Messali a été enterré dans un bain de foule inégalable. La famille n’a même pas eu droit à un avis de décès annonçant son inhumation à Tlemcen. Ils sont pourtant venus de partout lui rendre un dernier hommage. Les jeunes et les moins jeunes, lui faire allégeance de fidélité et de reconnaissance pour son œuvre, son sacrifice et son engagement militant et loyale pour la libération de cette nation. Ne mérite-t-il pas le titre de moudjahid et martyr de la révolution à la place et lieux des milliers d’usurpateurs qui continuent à s’amasser dans les arcanes de la politiques munis d’une attestation communale déclarant leur fausse identité.

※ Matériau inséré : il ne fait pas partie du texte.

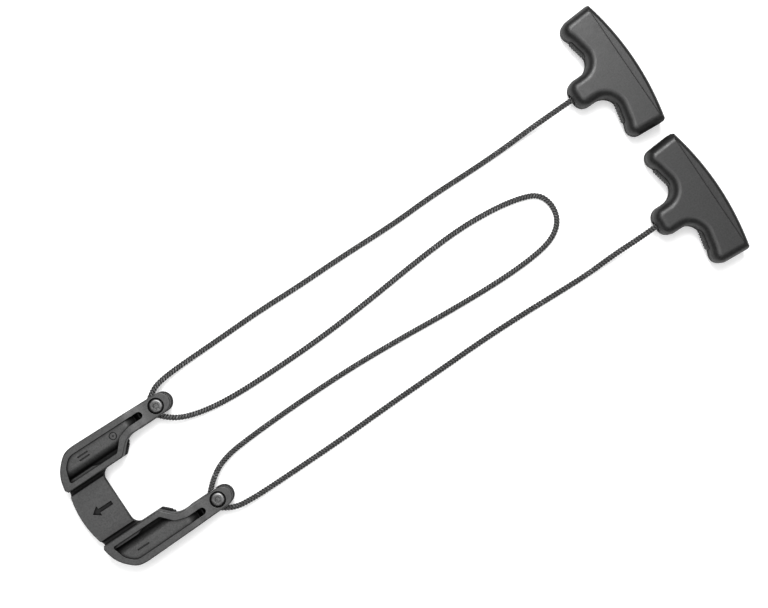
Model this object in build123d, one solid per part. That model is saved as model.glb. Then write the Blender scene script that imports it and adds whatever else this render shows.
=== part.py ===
from build123d import *
import math
import os

# Rope cocking aid for a crossbow: a one-piece sled that straddles the rail and hooks the
# string, two small pulleys in the sled's rear forks, and one braided cord that runs from
# a T-handle round one pulley, out in a loop for the stock, round the other pulley and
# back to the second T-handle.
#
# Millimetres.  +X runs from the sled to the handles, +Y is the side marked with two bars
# (the user's right hand, facing along the arrow), +Z is up.  The object lies on z = 0,
# and the origin is under the middle of the sled and handles.

# ---------------------------------------------------------------- driving dimensions
SIDES = {"right": 1, "left": -1}

# sled
sled_place = (-167.0, -3.3)      # point midway between the two pulley axes
sled_height = 20.0
axle_y = 40.1                    # each pulley axis, either side of the sled's middle
rail_half_width = 22.8           # inner wall of each arm
arm_outer_y = 49.2
fork_half_width = 7.3
fork_outer_y = 47.7
fork_tip_x = 11.2
bridge_top = 14.0
bridge_bottom = 7.0
bridge_rear_x = -60.0
bridge_front_x = -89.9
arm_front_x = -87.0

# the arm's top sinks towards the fork in one smooth step
step_front_x = -26.0
step_rear_x = -6.0
step_drop = 3.5
fork_top = sled_height - step_drop

# sunk panel in the arm's top
panel_depth = 1.6
panel_roll_y = 36.2              # from here the floor rolls down towards the rail
panel_roll_radius = 6.0
ramp_roll_x = -27.0              # and from here down to the well behind it
ramp_roll_radius = 9.0
well_front_x = -18.0
well_bottom = 4.0
ledge_depth = 2.2
mark_depth = 0.6
arrow_depth = 1.3

# string hook in each arm
string_slot_bottom = 6.0
string_slot_top = 11.0
string_slot_front_x = -52.0
window_front_x = -32.0
window_rear_x = -20.0

# fork, pulley and axle
fork_slot_bottom = 6.2
fork_slot_top = 12.4
fork_slot_front_x = -9.5
fork_mouth_rounding = 1.1
pulley_flange_radius = 7.5
pulley_root_radius = 4.1
pulley_side_gap = 0.2
screw_shank_radius = 2.95
axle_running_gap = 0.05
screw_head_radius = 5.2
screw_head_height = 2.4
counterbore_radius = 5.9
counterbore_depth = 2.7
nut_across_flats = 10.0
nut_height = 4.0
nut_pocket_depth = 4.4

# cord
cord_radius = 2.0
cord_on_floor = 2.1              # height of the cord's middle where it lies flat
cord_in_fork = (fork_slot_bottom + fork_slot_top) / 2
wrap_radius = 6.2                # the cord's middle round a pulley

# handle
handle_thickness = 24.0
handle_length = 99.3
handle_depth = 51.8
stem_half_width = 10.7
stem_corner_radius = 7.7
top_rounding = 6.5
palm_corner = (45.7, 49.65)
palm_corner_radius = 3.0
palm_edge_radius = 3.2
palm_crease_x = 44.0            # beyond this line the palm side sits a step lower
palm_step = 0.45
cord_bore_radius = 2.4
mouth_flare_radius = 4.3
mouth_flare_depth = 2.4
knot_pocket_radius = 6.8
knot_pocket_front = 31.0
palm_plug_front = 44.8
stopper_ball_radius = 5.4
washer_radius = 6.3
washer_thickness = 1.2
pad_x = 23.4                     # the pad's seat in the finger side
pad_y = 26.8
pad_angle = 12.0
pad_length = 15.2
pad_half_height = 5.1
pad_depth = 3.0
pad_proud = 0.8
pad_rib_height = 0.45
pad_ribs = 7
pad_rib_pitch = 2.1

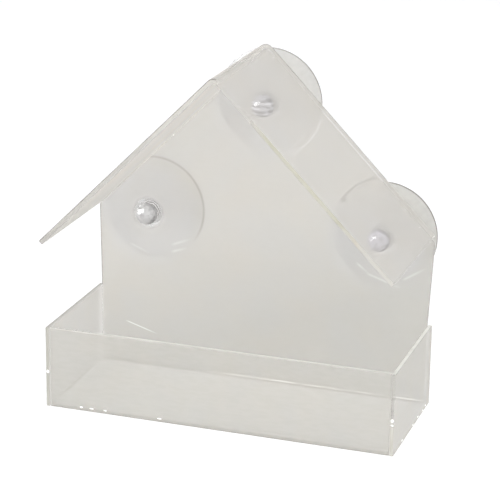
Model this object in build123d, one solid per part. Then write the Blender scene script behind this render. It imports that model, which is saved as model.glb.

Je conclurais par cette belle et éloquente expression d’Yves Dechezelles, avocat et ami de Messali le décrit dans ses dernières années : «Le vieil homme suivait toujours avec attention passionnée le déroulement des événements à travers le monde, bien que le sort l’ai placé si loin du pouvoir. Mais de la grandeur de ses luttes et de ses épreuves, il avait tiré la philosophie. A la bonhomie malicieuse, au détachement ironique, il savait ajouter pour quelques uns de ses visiteurs, le sourire confiant et complice de l’amitié.» Il serait temps de rendre à César ce qui lui appartient et aux usurpateurs la place qu’ils méritent.